Sure, when Fabricio Alvarado Munoz topped a dozen rivals to win the first round of the presidential election last month, the 43-year-old evangelist sounded almost ecumenical in his call for a movement “of solidarity, values, of innovation and of genuine progress.” Parse the stump speech, though, and catch the new grammar of the Latin American reformation, where an aggressive faith-based conservatism is moving from the pews to politics. But in Costa Rica as elsewhere in the region, that could spell trouble for efforts to deal with deep-seated economic problems, not least the world’s highest overall fiscal deficit.

Just a few decades ago, evangelical Christians in mostly Catholic Latin America were targets of discrimination and harassment, and they steered clear of electoral politics.

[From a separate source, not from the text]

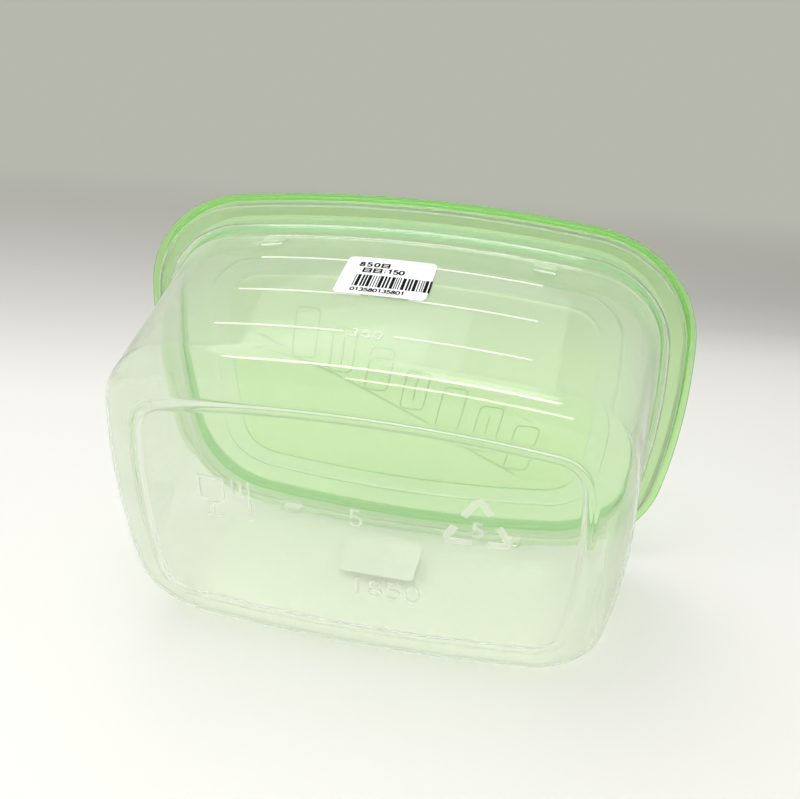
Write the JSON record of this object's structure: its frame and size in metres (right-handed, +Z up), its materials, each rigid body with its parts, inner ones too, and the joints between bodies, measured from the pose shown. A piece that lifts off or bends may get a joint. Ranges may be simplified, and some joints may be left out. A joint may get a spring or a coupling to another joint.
{
  "type": "lidded plastic food box",
  "caption": "Deep rectangular food box of clear plastic with rounded corners, a foot ring and graduation lines, closed by a press-on lid that lifts off.",
  "frame": {"origin": "centre of the outline at the height of the table that the foot ring stands on", "axes": "+Z up out of the box's mouth, X along its length, the labelled and graduated wall faces -Y"},
  "size_m": [0.2152, 0.158, 0.0934],
  "materials": {
    "tub_plastic": "clear, slightly milky moulded plastic with a soft gloss",
    "lid_plastic": "translucent light green moulded plastic with a soft gloss",
    "label_paper": "matt white coated paper with black print"
  },
  "bodies": {
    "tub": {"tub": "tub_plastic", "label": "label_paper", "back_label": "label_paper"},
    "lid": {"lid": "lid_plastic"}
  },
  "joints": [
    {"name": "lid_lift", "type": "slide", "parent": "tub", "child": "lid", "axis": [0, 0, 1], "range_m": [0, 0.1]}
  ]
}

The cloister ended with the rise of Pentecostal sects, now the majority among the region’s Protestant orders, where ambitious pastors with an eye on secular glory whipped their growing fold into disciplined cadres, especially at election time. Boston University political scientist Taylor Boas calls the evangelicals’ rise a feature of the “new inclusion” in Latin American democracy.

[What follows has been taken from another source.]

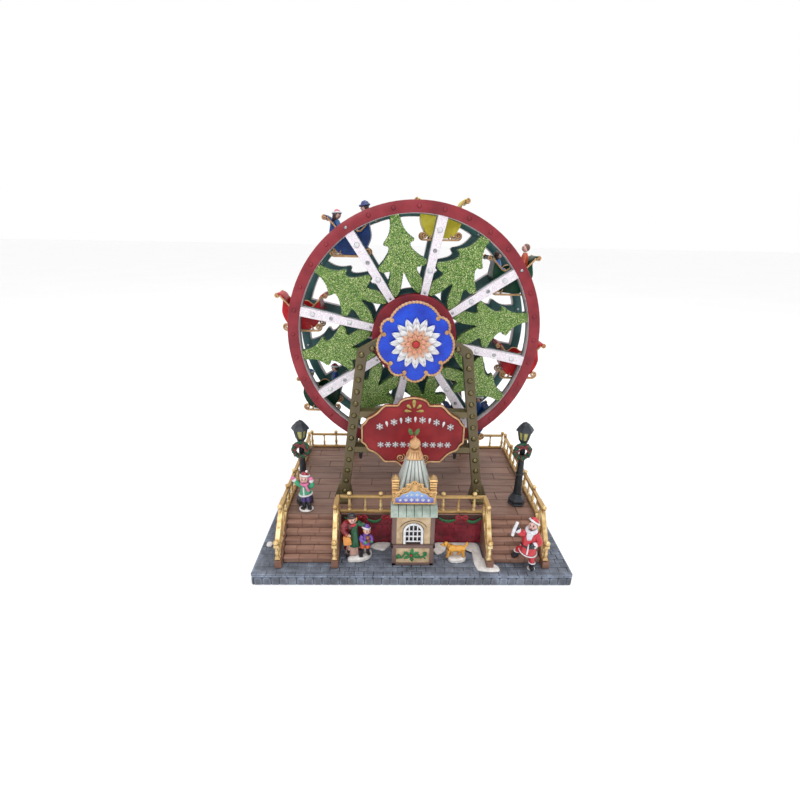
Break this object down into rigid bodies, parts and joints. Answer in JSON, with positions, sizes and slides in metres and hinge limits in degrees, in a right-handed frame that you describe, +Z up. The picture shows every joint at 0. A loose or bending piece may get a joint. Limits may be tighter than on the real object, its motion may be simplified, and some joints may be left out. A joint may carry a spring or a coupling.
{
  "type": "tabletop ferris wheel model",
  "caption": "Tabletop winter-village ferris wheel: open wheel with sleigh gondolas on a braced stand, over a railed deck with stairs, street lamps and a ticket booth.",
  "frame": {"origin": "centre of the base's underside", "axes": "+Z up, -Y towards the front with the stairs and the booth, +X to the viewer's right; the wheel turns about a line along Y"},
  "size_m": [0.32, 0.21, 0.3607],
  "materials": {
    "cast_stone": "painted cast resin, dry-brushed",
    "plank_brown": "painted cast resin",
    "brick_red": "painted cast resin, satin",
    "rail_gold": "satin gold paint",
    "lamp_black": "satin black paint",
    "wreath_green": "painted foliage",
    "booth_paint": "painted cast resin",
    "window_white": "white paint over a dark ground",
    "awning_green": "painted cast resin",
    "booth_blue": "painted panel in a gold frame",
    "finial_gold": "satin gold paint",
    "frame_bronze": "bronze paint, rubbed at the edges",
    "sign_red": "satin red paint, gold border",
    "medallion_blue": "satin blue paint, gold rope border",
    "axle_steel": "plain steel",
    "wheel_paint": "painted moulding with glitter on the trees",
    "gondola_green": "glossy paint, gold trim",
    "gondola_yellow": "glossy paint, gold trim",
    "gondola_blue": "glossy paint, gold trim",
    "gondola_red": "glossy paint, gold trim",
    "figure_paint": "hand-painted cast resin"
  },
  "bodies": {
    "stand": {"base_plate": "cast_stone", "deck": "plank_brown", "brick_plinth": "brick_red", "stairs_left": "plank_brown", "stairs_right": "plank_brown", "rail_back": "rail_gold", "rail_front": "rail_gold", "rail_left": "rail_gold", "rail_right": "rail_gold", "stair_rail_left": "rail_gold", "stair_rail_right": "rail_gold", "lamp_left": "lamp_black", "lamp_right": "lamp_black", "wreath_left": "wreath_green", "wreath_right": "wreath_green", "booth_body": "booth_paint", "booth_window": "window_white", "booth_awning": "awning_green", "booth_sign": "booth_blue", "booth_tower_left": "finial_gold", "booth_tower_right": "finial_gold", "booth_spire": "awning_green", "booth_finial": "finial_gold", "frame_front": "frame_bronze", "frame_rear": "frame_bronze", "sign_board": "sign_red", "medallion": "medallion_blue", "axle": "axle_steel", "figure_child": "figure_paint", "figure_woman_and_child": "figure_paint", "figure_dog": "figure_paint", "figure_man": "figure_paint"},
    "wheel": {"front_wheel": "wheel_paint", "rear_wheel": "wheel_paint", "hub_drum": "wheel_paint"},
    "gondola_1": {"gondola_1": "gondola_green", "riders_1": "figure_paint"},
    "gondola_2": {"gondola_2": "gondola_yellow"},
    "gondola_3": {"gondola_3": "gondola_blue", "riders_3": "figure_paint"},
    "gondola_4": {"gondola_4": "gondola_red"},
    "gondola_5": {"gondola_5": "gondola_green", "riders_5": "figure_paint"},
    "gondola_6": {"gondola_6": "gondola_yellow"},
    "gondola_7": {"gondola_7": "gondola_blue", "riders_7": "figure_paint"},
    "gondola_8": {"gondola_8": "gondola_red"}
  },
  "joints": [
    {"name": "wheel_spin", "type": "hinge", "parent": "stand", "child": "wheel", "pos_m": [0, 0.0335, 0.2275], "axis": [0, 1, 0], "continuous": true},
    {"name": "gondola_1_swing", "type": "hinge", "parent": "wheel", "child": "gondola_1", "pos_m": [0.10198, 0.0335, 0.29373], "axis": [0, 1, 0], "continuous": true},
    {"name": "gondola_2_swing", "type": "hinge", "parent": "wheel", "child": "gondola_2", "pos_m": [0.02528, 0.0335, 0.34644], "axis": [0, 1, 0], "continuous": true},
    {"name": "gondola_3_swing", "type": "hinge", "parent": "wheel", "child": "gondola_3", "pos_m": [-0.06623, 0.0335, 0.32948], "axis": [0, 1, 0], "continuous": true},
    {"name": "gondola_4_swing", "type": "hinge", "parent": "wheel", "child": "gondola_4", "pos_m": [-0.11894, 0.0335, 0.25278], "axis": [0, 1, 0], "continuous": true},
    {"name": "gondola_5_swing", "type": "hinge", "parent": "wheel", "child": "gondola_5", "pos_m": [-0.10198, 0.0335, 0.16127], "axis": [0, 1, 0], "continuous": true},
    {"name": "gondola_6_swing", "type": "hinge", "parent": "wheel", "child": "gondola_6", "pos_m": [-0.02528, 0.0335, 0.10856], "axis": [0, 1, 0], "continuous": true},
    {"name": "gondola_7_swing", "type": "hinge", "parent": "wheel", "child": "gondola_7", "pos_m": [0.06623, 0.0335, 0.12552], "axis": [0, 1, 0], "continuous": true},
    {"name": "gondola_8_swing", "type": "hinge", "parent": "wheel", "child": "gondola_8", "pos_m": [0.11894, 0.0335, 0.20222], "axis": [0, 1, 0], "continuous": true}
  ],
  "couplings": [
    {"joint": "gondola_1_swing", "follows": "wheel_spin", "ratio": -1},
    {"joint": "gondola_2_swing", "follows": "wheel_spin", "ratio": -1},
    {"joint": "gondola_3_swing", "follows": "wheel_spin", "ratio": -1},
    {"joint": "gondola_4_swing", "follows": "wheel_spin", "ratio": -1},
    {"joint": "gondola_5_swing", "follows": "wheel_spin", "ratio": -1},
    {"joint": "gondola_6_swing", "follows": "wheel_spin", "ratio": -1},
    {"joint": "gondola_7_swing", "follows": "wheel_spin", "ratio": -1},
    {"joint": "gondola_8_swing", "follows": "wheel_spin", "ratio": -1}
  ]
}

Evangelicals arguably are still underrepresented in public office, but they have scored important wins. Some 80 of Brazil’s 513-member lower house are self-defined evangelicals; Rio de Janeiro, the country’s second largest city, is run by a Pentecostal mayor, a first among the country’s 27 regional capitals. Evangelicals have brokered their support of mainstream candidates, like Mexican presidential front-runner Andres Manuel Lopez Obrador. And while Protestant churchgoers have long thrown their weight behind establishment leaders, such as former Peruvian autocrat Alberto Fujimori or evangelical strongman Efrain Rios Montt, more recently they are forming their own religion-based parties and challenging legacy politics.

Granted, a good part of this shift is down to the lackluster competition: Catholic liturgy has lost its allure before a nimble class of pastors with their brightly lit temples, catchier soundtracks and seismic sermons that inveigh against the indulgences of the flesh and spirit, and promise real-time salvation.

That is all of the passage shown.